#Boneghazi: Tumblr Is Exploding Over a Self-Proclaimed Thief of Human Remains
Bones for sale.
On Dec. 12, a New Orleans resident who goes by Ender Darling on Facebook posted something outrageous: About once a month, Darling was visiting the nearby Holt Cemetery, where excess rainwater washes poorly buried bones to the surface, and taking human remains. Darling was purportedly using the remains "for curse work and general spells that require bone." Why human bones? Darling can "relate and work with the energy they carry, if that makes any sense," they said.
The massive online outcry started with the locals. Taking bones from a cemetery is a misdemeanor in New Orleans, but selling them is another story. About an hour after Darling offered to mail remains to anyone interested in exchange for shipping costs, another New Orleans resident lashed out on Facebook with the line "Anyone know this little shithead?"
That post then made its way to a Tumblr call-out post, where the spark of outrage and wonder hit the kindling of the viral Internet. The post currently has more than 31,000 notes. Throughout Thursday night and into the morning, Tumblr's masses generated a wealth of memes, circulating them rapidly in shared disgust, shock, delight and awe.

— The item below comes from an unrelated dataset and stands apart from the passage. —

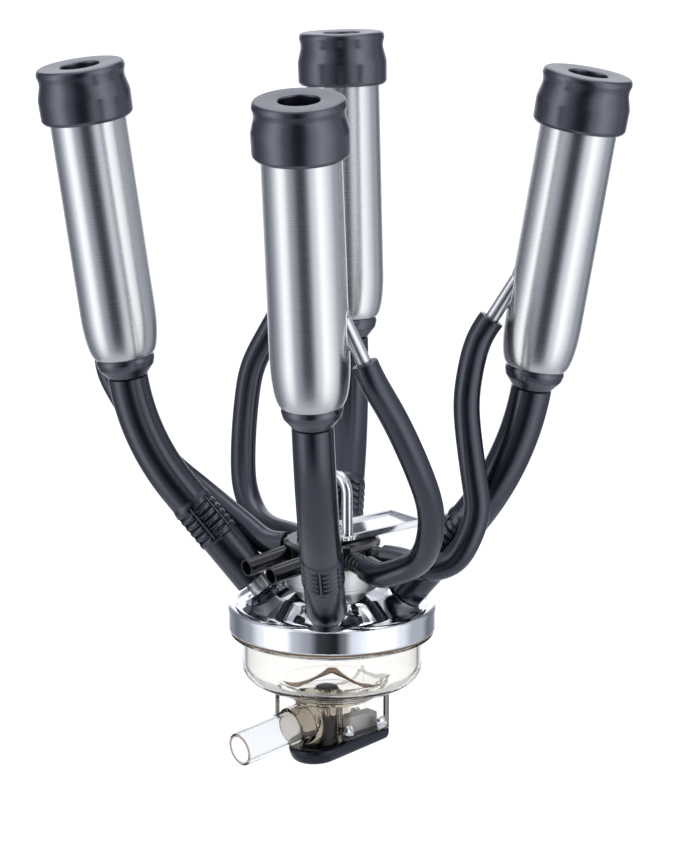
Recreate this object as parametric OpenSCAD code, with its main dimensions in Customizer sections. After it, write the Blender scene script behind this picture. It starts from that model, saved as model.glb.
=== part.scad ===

The community has already dubbed the bone theft the "last big meme of 2015."
BuzzFeed's Cates Holderness, who first brought the story to Mic's attention, is calling the furor Boneghazi.
Meanwhile, people who practice Wicca are cautioning against misunderstanding and consternation. "I don't use human bones in my craft so please don't hate me and stuff," one user, rexbosworth, wrote.
Of course, what's lost in this discussion is the endemic cause of the sudden availability of bones: the class privileges of being buried above ground. As Ender Darling points out in her initial Facebook post, Holt Cemetery is referred to by the locals as the "Poor Man's Graveyard": The reason these bones are swept up by surface runoff is because many families of the deceased couldn't afford more protective burial procedures.
The text of the entire Facebook post is here:
About twenty minutes from my house in New Orleans is what we call the poor man's graveyard. Most graveyards around here are full of above ground greaves because we live in a fish bowl. But there happens to be a graveyard where its all in ground graves. Those those of us who are too poor to afford above ground burial.
We have reached out to potentially pseudonymous Ender Darling, and will update this story if we hear back.